Max Weber, Marcel Gauchet and Charles Taylor all speak of the disenchantment of the world. Modern and ultra-modern man's expectations of the relationship between faith and religion have changed. Contemporary man still thirsts for faith, but maybe less for religion. Due to his disenchantment in matters which concern faith, he prefers to walk a different path. Modern man has a fresh view of the world and yet we, as a Church, still hang on to a stale and bygone vision of the world.

Why do we obstinately continue to follow this path? Perhaps we are afraid to take the risk of changing. Maybe we prefer a glittery and boisterous Christianity. Are we living a schizophrenic religiosity? We declare that we are following Christ, but in truth we are pursuing our own hobbies dressed up in Christian garb. Are we enslaving Christ in our religiosity? We disown his message but then we celebrate his Mother and his saints!

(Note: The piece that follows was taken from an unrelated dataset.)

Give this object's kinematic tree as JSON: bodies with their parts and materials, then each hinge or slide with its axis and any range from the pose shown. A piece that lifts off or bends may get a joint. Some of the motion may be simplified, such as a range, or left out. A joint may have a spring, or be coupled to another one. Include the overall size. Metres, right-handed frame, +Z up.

In such a context Marcel Gauchet's words come to mind. He says that Christianity "is the religion of the end of religion". I will not enter into the merits of Gauchet's thought, but I wish to apply his words to the situation in our country. I therefore ask whether it is time to re-propose a Christian faith which has the strength to change that religion we claim to be "Christian" but which is bereft of any Christian semblance. We need to help man discover the original authenticity of the Christian faith, we need to help him make the leap from a religion of convenience to a religion of conviction, from a religion spurred by laws to a religion which gives us a taste of true freedom, from a religion of void rituals to a religion which opens us to the mystery, from a religion exhilarating in the sacristy to a religion which finds its place in the town square or in the digital social world.

It is fine to admire our magnificent Church history, but if the Church is to have a future, we cannot continue deploying our energies in the perpetration of a tradition which may have blurred our vision of what Christ has proposing.

If, as Jean Luc Nancy puts it, Christianity is not a religion but a "deconstruction of the other religions", are we not then right to say that genuine Christianity has the strength to "deconstruct" or elevate our traditional religion? Sixty years ago, this process was induced by Vatican Council II for the benefit of the universal Church. Might it be the case that in its simplicity Christian faith will help us to slowly dismantle what is commonly known as "our religion"? It is not so implausible to apply our present situation to that which Dietrich Bonhoeffer calls a "religionless Christianity".

For Bonhoeffer, "religion was worship which had little contact or concern with the deeper currents of life. It was religion fostered by the Enlightenment, religion which involved the worship of a God remote from human life and little concerned with biblical social teachings... For some such religion might foster a comfortable feeling of inward piety, of calm and repose, but with little concern for the needs of the hungry or the poor. A renewed Christianity, Bonhoeffer was convinced, will slough off such religion, to be true to the ideals set by Christ its Lord." (Hermes Donald Krielkamp).

The Gospels confirm Gauchet's thesis that Christianity should bring to an end a certain type of religion. This is what Christ did. His teachings brought into disarray the Hebrew religion. He blatantly criticized certain religious practices. He affirmed that man comes before the law! He gave to a religion which was focused on ritual sacrifices, a new centre, love (Mk 12,33). He spoke about the need to bring down the temple of Jerusalem for him to build it again (John 2,19).

All this goes to show that the challenge which the Church is facing is internal. We need to bring order to our own house for we run the risk of ending up a soulless body. The brutal adversary of our Christian faith is not atheism, secularism or anti-clericalism, but our current Christian religiosity. While sitting on our religious laurels, we are so full of our own spirituality and ourselves that we leave little or no space for the novelty of Christ. There are several areas in the life of the local Church that need to be revisited. The Holy Spirit which is a gift of the Risen Christ to our community helps us.